Elizabeth Enright - Life

Life

Elizabeth Enright was born September 17, 1909, in Oak Park, Illinois. Her father, Walter J. Enright, was a political cartoonist. Her mother, Maginel Wright Enright, (the younger sister of American architect Frank Lloyd Wright), was a book and magazine illustrator, a shoe designer for Capezio, and authored the memoir, The Valley of the God-Almighty Joneses. The Enrights divorced when Elizabeth was eleven, and after that she attended boarding school in Connecticut. Her mother remarried, becoming Maginel Wright Barney. Originally Enright intended to be a dancer, and for a time she studied under Martha Graham. Her summers were spent in Nantucket, a location she later used in some of her books.
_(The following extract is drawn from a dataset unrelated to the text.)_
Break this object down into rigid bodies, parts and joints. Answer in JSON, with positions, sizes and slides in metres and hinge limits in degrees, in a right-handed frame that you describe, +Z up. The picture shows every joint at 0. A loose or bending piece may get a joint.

Preparing for a career as an illustrator, Enright studied at the Art Students League of New York in 1927-28, and at the Parsons School of Design in Paris, France. Enright also reviewed children's literature for The New York Times, taught creative writing at Barnard College, (1960–1962), and led writing seminars at colleges across the US.

Enright married Robert Gillham, an advertising executive with J. Walter Thompson, April 24, 1930. They had three sons: Nicholas, Robert and Oliver. Elizabeth Enright died at her home in Wainscott, Long Island, June 8, 1968. She is buried near her Uncle Frank Lloyd Wright's farm in Spring Green, Wisconsin.